On February 8, 1759, cavalry troops surrounded the Jesuit college in Evora. The Marquis of Pombal -- the powerful minister who was reshaping Portugal in his own image -- had ordered the suppression of the Society of Jesus, and the university that the Jesuits had run for exactly two hundred years was finished. Its professors were arrested or exiled. Its doors closed. Nearly two centuries would pass before students returned to the same Renaissance cloister, the same azulejo-lined classrooms, the same baroque chapel where degrees are still conferred today.
The University of Evora was established in 1559 by Cardinal Infante Dom Henrique, the Archbishop of Evora who would later become Cardinal-King of Portugal. Pope Paul IV granted it university status that same year through the papal bull Cum a nobis. Henrique handed administrative control to the newly formed Society of Jesus, part of a broader strategy to attract the Jesuits to Portugal. The institution was housed in the Colegio do Espirito Santo -- the College of the Holy Spirit -- and it quickly became a rival to the University of Coimbra, Portugal's oldest. Its theologians and philosophers gained international renown. Luis de Molina, whose theories on free will and divine grace influenced Catholic theology for centuries, taught here. So did Pedro de Fonseca, often called the Portuguese Aristotle.
The classrooms of the Colegio do Espirito Santo are decorated with azulejos -- the hand-painted ceramic tiles that are one of Portugal's most distinctive art forms. The scenes are deliberately chosen to match the subjects taught in each room: one panel depicts Plato teaching his followers, another shows Aristotle instructing Alexander the Great. These are not mere ornament. They are visual arguments for the continuity of intellectual tradition, a claim that the knowledge passed from Athens to Evora traveled an unbroken line. The cloister at the heart of the complex is a Tuscan-arched Renaissance courtyard, elegant and restrained, a counterpoint to the elaborate tilework inside. Diplomas are still granted in the 18th-century baroque chapel, the Sala dos Actos, which was restored in 1973 when the university reopened.
The Jesuit college operated for exactly two hundred years, from 1559 to 1759. Its fall was part of a larger convulsion. The Marquis of Pombal -- Sebastiao Jose de Carvalho e Melo -- was consolidating state power in Portugal after the devastating 1755 Lisbon earthquake, and the Jesuits stood in his way. He accused them of undermining royal authority, expelled the entire order from Portuguese territory, and seized their properties. The university in Evora was one of the casualties. Its masters were imprisoned or driven into exile, its libraries confiscated, its intellectual community dispersed. The buildings survived, but the institution died. It would not reopen until 1973, when Minister of Education Jose Veiga Simao established the Instituto Universitario de Evora as part of a reform of Portuguese higher education.
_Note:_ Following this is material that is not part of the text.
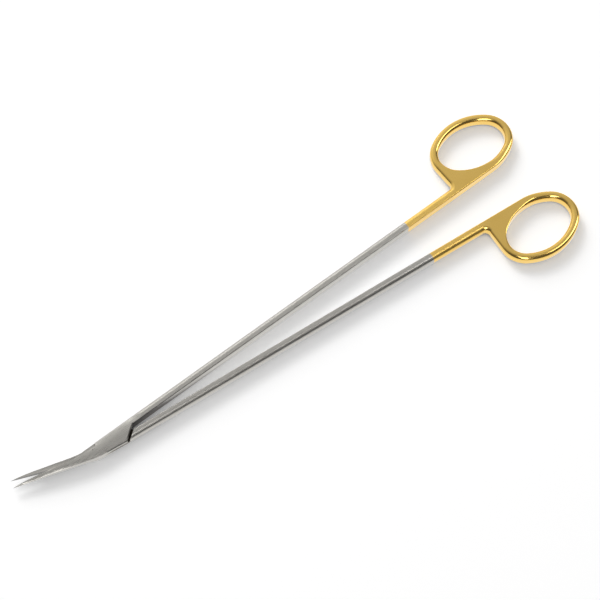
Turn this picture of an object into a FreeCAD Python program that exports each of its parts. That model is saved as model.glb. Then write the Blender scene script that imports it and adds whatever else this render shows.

The name changed to Universidade de Evora in 1979.
During its Jesuit centuries, the university trained many of the prelates who administered Portugal's sprawling empire. Afonso Mendes, who served as Patriarch of Abyssinia (modern-day Ethiopia), studied here. So did Pedro Martins, who became the first bishop of Japan. The theologian Manuel Alvares, whose Latin grammar became a standard textbook across Jesuit schools worldwide, taught within these walls. St. Joao de Brito, martyred in India, was another alumnus. The university's reach was disproportionate to its size -- a school in a small Alentejo city that shaped minds from Lisbon to Nagasaki. Today it operates as a state-run institution, its enrollment modest, its setting still magnificent. The azulejos still tell their stories. The cloister still catches the late-afternoon light. And degrees are still granted in Henrique's chapel, exactly where they were in 1559.
Located at 38.57N, 7.90W in the historic center of Evora, Portugal, just east of the cathedral and Roman temple. The university's Renaissance cloister courtyard is identifiable from low altitude. Nearest airports: Evora (military, LPEV); Lisbon-Humberto Delgado (LPPT), approximately 130 km northwest. Best viewed at 1,000-2,000 ft AGL. The entire historic center is a UNESCO World Heritage Site.